Problem details » Take the data below and repeat it exactly.
★ ★ ★ ★
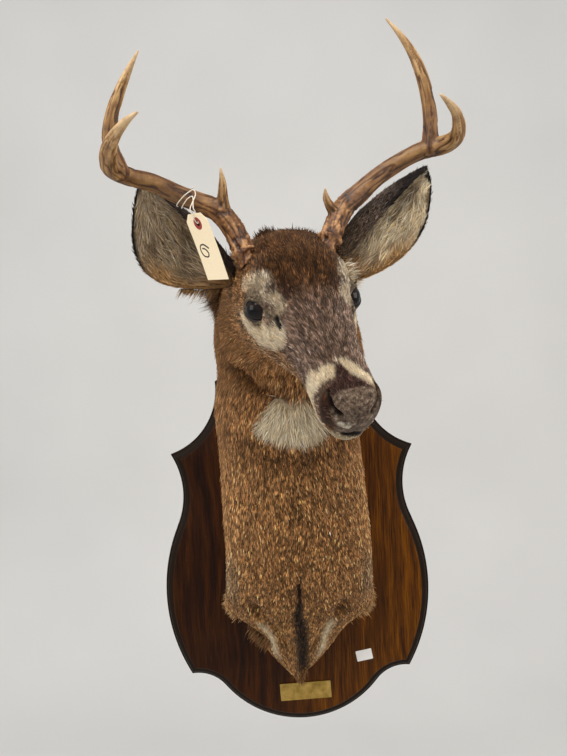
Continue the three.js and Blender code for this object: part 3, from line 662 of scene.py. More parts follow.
def section_table():
    """Rows of (station, top, bottom, half, wide, side, upper, lower), measured from the hinge."""
    d = HINGE_DROP
    rows = [(NOSE - at, top + d, low + d, half, wide + d, 0.0, up, lo)
            for at, top, low, half, wide, up, lo in HEAD_SECTIONS]
    rows += [(FAN_START + turn * FAN_LENGTH, top, low, half, wide, 0.0, up, lo)
             for turn, top, low, half, wide, up, lo in FAN_SECTIONS]
    rows += [(FAN_END + HINGE[2] - z, BACK_PLANE + HIDE_BACK - HINGE[1], front - HINGE[1], half,
              wide - HINGE[1], side - HINGE[0], up, lo)
             for z, front, half, wide, side, up, lo in NECK_SECTIONS]
    return np.array(rows)


SECTIONS = section_table()
LAST_STATION = SECTIONS[-1, 0]


def section_values(stations):
    """The table's columns at any station: a cubic with, at each row, the slope of its neighbours."""
    at = SECTIONS[:, 0]
    before = np.maximum(np.arange(len(at)) - 1, 0)
    after = np.minimum(np.arange(len(at)) + 1, len(at) - 1)
    slope = (SECTIONS[after] - SECTIONS[before]) / (at[after] - at[before])[:, None]
    i = np.clip(np.searchsorted(at, stations, side="right") - 1, 0, len(at) - 2)
    span = (at[i + 1] - at[i])[:, None]
    t = np.clip((stations - at[i])[:, None] / span, 0.0, 1.0)
    rise = 3 * t * t - 2 * t ** 3
    return (SECTIONS[i] * (1 - rise) + SECTIONS[i + 1] * rise
            + span * (slope[i] * (t - 2 * t * t + t ** 3) + slope[i + 1] * (t ** 3 - t * t)))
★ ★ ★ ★
Result of the task »
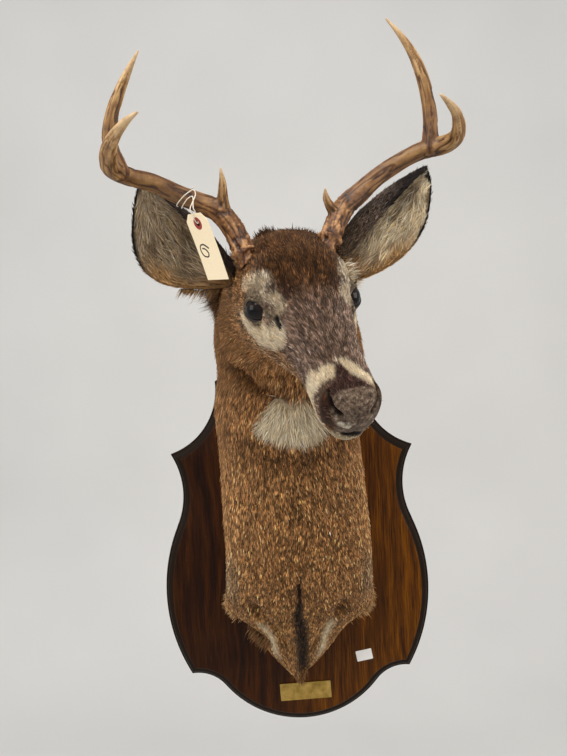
Continue the three.js and Blender code for this object: part 3, from line 662 of scene.py. More parts follow.
def section_table():
    """Rows of (station, top, bottom, half, wide, side, upper, lower), measured from the hinge."""
    d = HINGE_DROP
    rows = [(NOSE - at, top + d, low + d, half, wide + d, 0.0, up, lo)
            for at, top, low, half, wide, up, lo in HEAD_SECTIONS]
    rows += [(FAN_START + turn * FAN_LENGTH, top, low, half, wide, 0.0, up, lo)
             for turn, top, low, half, wide, up, lo in FAN_SECTIONS]
    rows += [(FAN_END + HINGE[2] - z, BACK_PLANE + HIDE_BACK - HINGE[1], front - HINGE[1], half,
              wide - HINGE[1], side - HINGE[0], up, lo)
             for z, front, half, wide, side, up, lo in NECK_SECTIONS]
    return np.array(rows)


SECTIONS = section_table()
LAST_STATION = SECTIONS[-1, 0]


def section_values(stations):
    """The table's columns at any station: a cubic with, at each row, the slope of its neighbours."""
    at = SECTIONS[:, 0]
    before = np.maximum(np.arange(len(at)) - 1, 0)
    after = np.minimum(np.arange(len(at)) + 1, len(at) - 1)
    slope = (SECTIONS[after] - SECTIONS[before]) / (at[after] - at[before])[:, None]
    i = np.clip(np.searchsorted(at, stations, side="right") - 1, 0, len(at) - 2)
    span = (at[i + 1] - at[i])[:, None]
    t = np.clip((stations - at[i])[:, None] / span, 0.0, 1.0)
    rise = 3 * t * t - 2 * t ** 3
    return (SECTIONS[i] * (1 - rise) + SECTIONS[i + 1] * rise
            + span * (slope[i] * (t - 2 * t * t + t ** 3) + slope[i + 1] * (t ** 3 - t * t)))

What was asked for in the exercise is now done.